TASK DIRECTIONS
Reproduce every entry exactly as shown.

EXTRACTED MATERIAL
— Start —

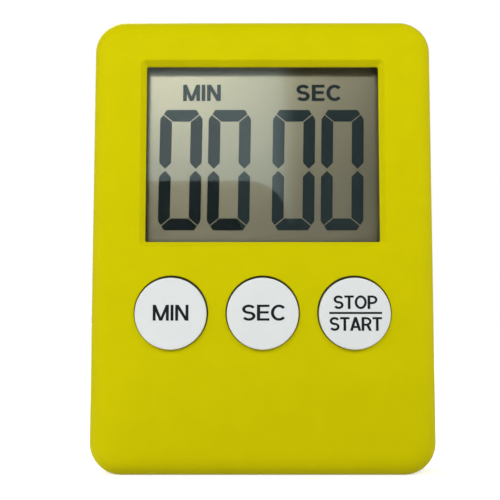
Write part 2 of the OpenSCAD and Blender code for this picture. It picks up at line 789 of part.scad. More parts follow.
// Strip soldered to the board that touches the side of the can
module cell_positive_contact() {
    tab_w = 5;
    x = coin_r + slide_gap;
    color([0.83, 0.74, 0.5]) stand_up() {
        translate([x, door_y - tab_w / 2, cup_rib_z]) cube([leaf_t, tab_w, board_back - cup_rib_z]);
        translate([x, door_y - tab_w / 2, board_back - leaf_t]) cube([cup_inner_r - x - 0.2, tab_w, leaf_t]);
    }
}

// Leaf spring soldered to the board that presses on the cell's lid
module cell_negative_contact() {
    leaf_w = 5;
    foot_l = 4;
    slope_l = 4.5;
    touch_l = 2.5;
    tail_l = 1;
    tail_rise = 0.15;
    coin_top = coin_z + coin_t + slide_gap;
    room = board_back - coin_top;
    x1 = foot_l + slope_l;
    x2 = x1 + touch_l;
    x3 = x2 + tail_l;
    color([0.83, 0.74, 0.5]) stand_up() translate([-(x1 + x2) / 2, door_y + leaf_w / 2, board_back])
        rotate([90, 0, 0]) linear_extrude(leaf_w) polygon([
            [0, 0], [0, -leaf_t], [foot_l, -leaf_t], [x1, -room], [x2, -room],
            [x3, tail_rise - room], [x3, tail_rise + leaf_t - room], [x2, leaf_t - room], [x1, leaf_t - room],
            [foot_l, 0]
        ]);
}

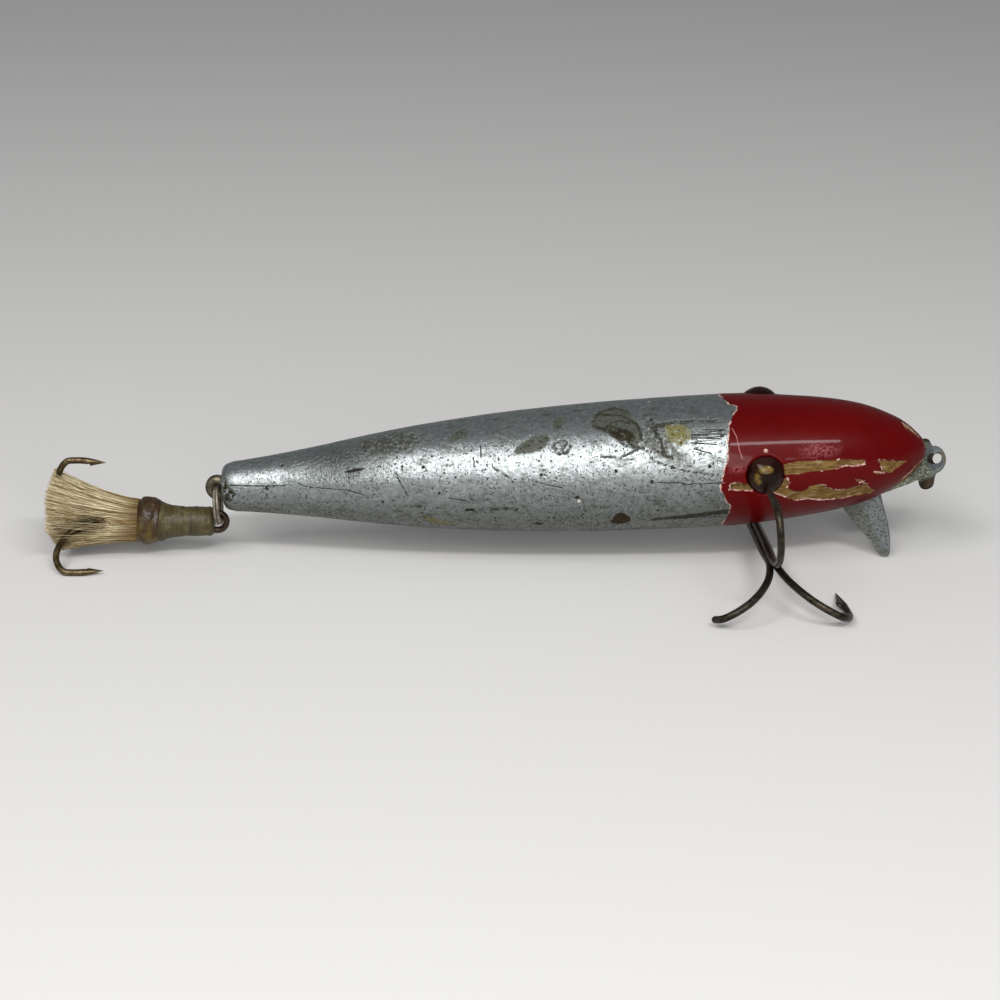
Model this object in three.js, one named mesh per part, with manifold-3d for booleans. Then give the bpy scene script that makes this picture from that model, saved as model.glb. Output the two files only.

— End —

IN RESPONSE
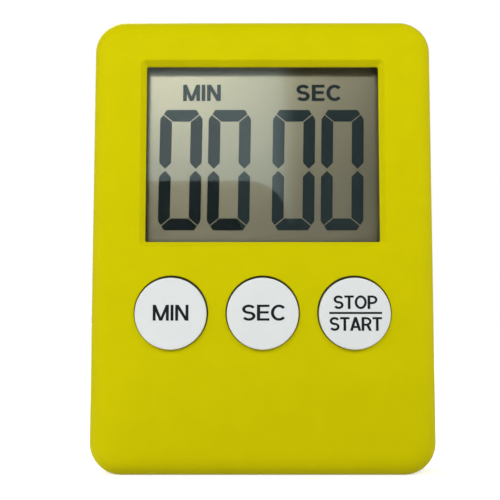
Write part 2 of the OpenSCAD and Blender code for this picture. It picks up at line 789 of part.scad. More parts follow.
// Strip soldered to the board that touches the side of the can
module cell_positive_contact() {
    tab_w = 5;
    x = coin_r + slide_gap;
    color([0.83, 0.74, 0.5]) stand_up() {
        translate([x, door_y - tab_w / 2, cup_rib_z]) cube([leaf_t, tab_w, board_back - cup_rib_z]);
        translate([x, door_y - tab_w / 2, board_back - leaf_t]) cube([cup_inner_r - x - 0.2, tab_w, leaf_t]);
    }
}

// Leaf spring soldered to the board that presses on the cell's lid
module cell_negative_contact() {
    leaf_w = 5;
    foot_l = 4;
    slope_l = 4.5;
    touch_l = 2.5;
    tail_l = 1;
    tail_rise = 0.15;
    coin_top = coin_z + coin_t + slide_gap;
    room = board_back - coin_top;
    x1 = foot_l + slope_l;
    x2 = x1 + touch_l;
    x3 = x2 + tail_l;
    color([0.83, 0.74, 0.5]) stand_up() translate([-(x1 + x2) / 2, door_y + leaf_w / 2, board_back])
        rotate([90, 0, 0]) linear_extrude(leaf_w) polygon([
            [0, 0], [0, -leaf_t], [foot_l, -leaf_t], [x1, -room], [x2, -room],
            [x3, tail_rise - room], [x3, tail_rise + leaf_t - room], [x2, leaf_t - room], [x1, leaf_t - room],
            [foot_l, 0]
        ]);
}

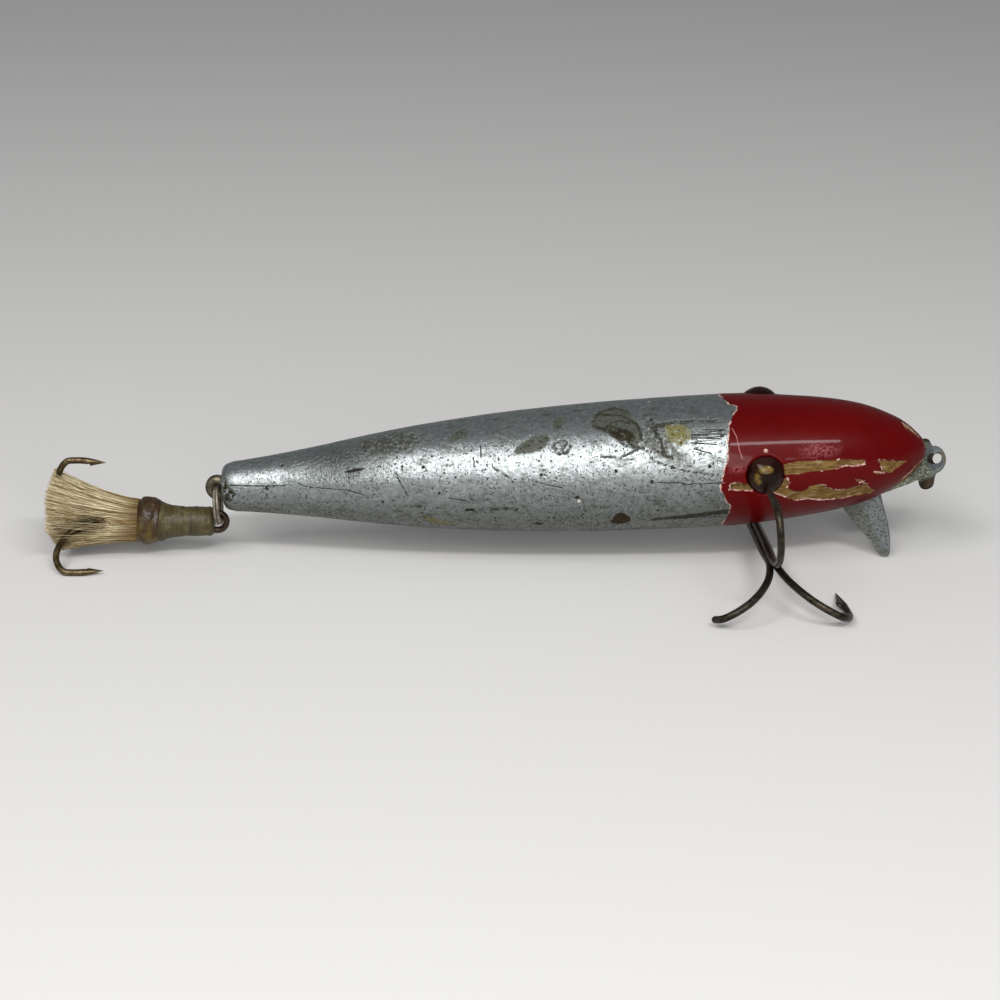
Model this object in three.js, one named mesh per part, with manifold-3d for booleans. Then give the bpy scene script that makes this picture from that model, saved as model.glb. Output the two files only.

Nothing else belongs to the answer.